From Personalized Medicine To Personalized Diet Plans

First Posted: Apr 25, 2017 05:00 AM EDT

The completion of human genome project has revolutionized mankind's understanding of the probable causes and implications of genetic variations in human beings. On the one hand, it helped in developing better strategies for diagnosis and treatment of chronic diseases on population level. On the other hand, it could help in the development of personalized medicines for better clinical outcomes against chronic diseases like cancer. But that is the past.

Recent research studies have proved that obesity is the main factor that instigates the occurrence of many chronic diseases including diabetes and cancer. Therefore, most contemporary biomedical research studies are focused on the prevention of obesity, and hence all the diseases associated with it.
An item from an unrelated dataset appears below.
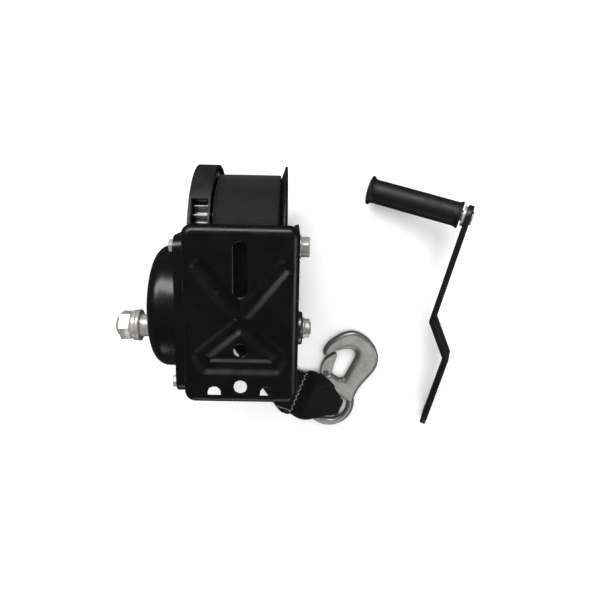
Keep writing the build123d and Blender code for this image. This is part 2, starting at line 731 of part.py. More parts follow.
def grip_pin():
    pin = along_grip(5.0, -GRIP_GAP - GRIP_LENGTH + 6, ARM_THICK / 2)
    pin += along_grip(7.5, -GRIP_GAP - GRIP_LENGTH + 3, -GRIP_GAP - GRIP_LENGTH + 6)
    pin += along_grip(6.6, ARM_THICK / 2, ARM_THICK / 2 + 1.6)
    return handle_frame() * pin


def grip_washer():
    ring = along_grip(9.5, -ARM_THICK / 2 - 2.6, -ARM_THICK / 2) - along_grip(5.05, -20, 0)
    return handle_frame() * ring


def grip_sleeve():
    start = -GRIP_GAP - GRIP_LENGTH
    stop = -GRIP_GAP + 0.6
    body = along_grip(GRIP_R, start, stop)
    body += along_grip(GRIP_LIP_R, start, start + 3) + along_grip(GRIP_LIP_R - 1.2, stop - 3, stop)
    body -= along_grip(5.05, start - 1, stop + 1)
    return handle_frame() * (body - along_grip(7.8, start - 1, start + 6.3))


# ---- write every piece ----
PIECES = {
    "frame_channel": frame_channel,
    "gear_guard": gear_guard,
    "guard_screws": guard_screws,
    "drum_gear": drum_gear,
    "pinion": pinion,
    "drum_tube": drum_tube,
    "drum_flange": drum_flange,
    "drum_bushes": drum_bushes,
    "strap_anchor_pin": strap_anchor_pin,
    "strap_roll": strap_roll,
    "drum_axle_bolt": drum_axle_bolt,
    "drum_axle_nut": drum_axle_nut,
    "drum_axle_washers": drum_axle_washers,
    "drum_spacers": drum_spacers,
    "drive_shaft": drive_shaft,
    "left_bearing_bush": left_bearing_bush,
    "right_bearing_bush": right_bearing_bush,
    "right_bearing_housing": right_bearing_housing,
    "shaft_right_washer": shaft_right_washer,
    "shaft_right_nut": shaft_right_nut,
    "pinion_collar": pinion_collar,
    "brake_flange": brake_flange,
    "friction_disc_inner": lambda: friction_disc(-67.7, -65.2),
    "friction_disc_outer": lambda: friction_disc(-75.8, -73.3),
    "brake_hub": brake_hub,
    "ratchet_wheel": ratchet_wheel,
    "ratchet_bush": ratchet_bush,
    "pawl": pawl,
    "pawl_pin": pawl_pin,
    "pawl_clip": pawl_clip,
    "pawl_spring": pawl_spring,
    "shaft_end_washer": shaft_end_washer,
    "shaft_end_nut": shaft_end_nut,
    "brake_cover": brake_cover,
    "back_plate": back_plate,
    "cover_screws": cover_screws,
    "strap_tail": strap_tail,
    "strap_loop": strap_loop,
    "snap_hook": snap_hook,
    "latch_rivet": latch_rivet,
    "snap_latch": snap_latch,
    "handle_arm": handle_arm,
    "grip_pin": grip_pin,
    "grip_washer": grip_washer,
    "grip_sleeve": grip_sleeve,
}

os.makedirs("parts", exist_ok=True)
for name, build in PIECES.items():
    export_step(build(), f"parts/{name}.step")
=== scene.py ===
"""Looks for the boat trailer winch: steel frame, geared drum, braked shaft, strap, hook and loose crank."""
import json
import math
import random

import bmesh
import bpy
import numpy as np
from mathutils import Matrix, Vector

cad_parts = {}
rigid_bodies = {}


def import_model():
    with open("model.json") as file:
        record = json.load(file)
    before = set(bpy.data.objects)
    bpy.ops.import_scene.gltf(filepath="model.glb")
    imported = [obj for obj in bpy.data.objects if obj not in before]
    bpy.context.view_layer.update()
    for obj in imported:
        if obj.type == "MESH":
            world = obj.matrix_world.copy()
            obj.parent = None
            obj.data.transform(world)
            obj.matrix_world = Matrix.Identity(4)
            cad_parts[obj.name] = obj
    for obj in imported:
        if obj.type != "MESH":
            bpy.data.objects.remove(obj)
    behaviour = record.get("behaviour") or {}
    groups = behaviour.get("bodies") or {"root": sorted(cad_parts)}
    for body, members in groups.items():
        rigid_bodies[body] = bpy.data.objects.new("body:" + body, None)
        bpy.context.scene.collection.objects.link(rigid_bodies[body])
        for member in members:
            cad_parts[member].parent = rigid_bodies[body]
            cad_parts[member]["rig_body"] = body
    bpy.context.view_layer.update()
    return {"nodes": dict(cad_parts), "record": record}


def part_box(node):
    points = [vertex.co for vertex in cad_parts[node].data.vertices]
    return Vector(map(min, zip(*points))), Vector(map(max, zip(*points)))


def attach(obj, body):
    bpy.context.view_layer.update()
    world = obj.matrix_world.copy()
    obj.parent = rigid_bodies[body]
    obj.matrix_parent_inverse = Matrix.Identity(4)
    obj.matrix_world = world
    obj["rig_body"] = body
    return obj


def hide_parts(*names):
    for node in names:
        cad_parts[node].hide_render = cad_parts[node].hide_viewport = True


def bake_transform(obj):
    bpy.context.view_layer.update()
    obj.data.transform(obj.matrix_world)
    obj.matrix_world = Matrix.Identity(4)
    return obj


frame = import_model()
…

Apart from devising suitable anti-obesity pharmaceutical formulations and diet plans, scientists are also trying to comprehend how the genetic variations in human beings is limiting the effectivity of these anti-obesity diet plans and drugs. Silvia Berciano from Tufts University in Massachusetts presented her research findings on the same topic at the Experimental Biology Conference, which is in progress in Chicago, News Medical reported.

Though genetic role in causing eating disorders viz. anorexia and bulimia have already been elucidated, the exact roles genes in peronal dietary preferences remained unexplored yet. Berciano and her team conducted a "nutrigenomics" survey on the possible correlations between the genetic makeup, physiology and food habits of 818 individuals of European descent. They found that certain genes had a profound influence on the food choices and eating patterns of these individuals, News Max Health reported.

They pinpointed the influence of genetic variations in obesity-related genes and oxytocin receptor genes on the vegetable and fiber-rich food intake and intake patterns of fat-rich foods and salt, respectively. These findings could explain the variation in physiological outcomes of anti-obesity diet plans. Furthermore, it could also provide the most plausible explanation regarding the non-adherence of diet plans in certain individuals.

The researchers propose that genetic analysis of individuals, especially those who have a family history of obesity, can help in prescribing compatible dietary plans. These personalized diet plans are more likely to prevent obesity in future.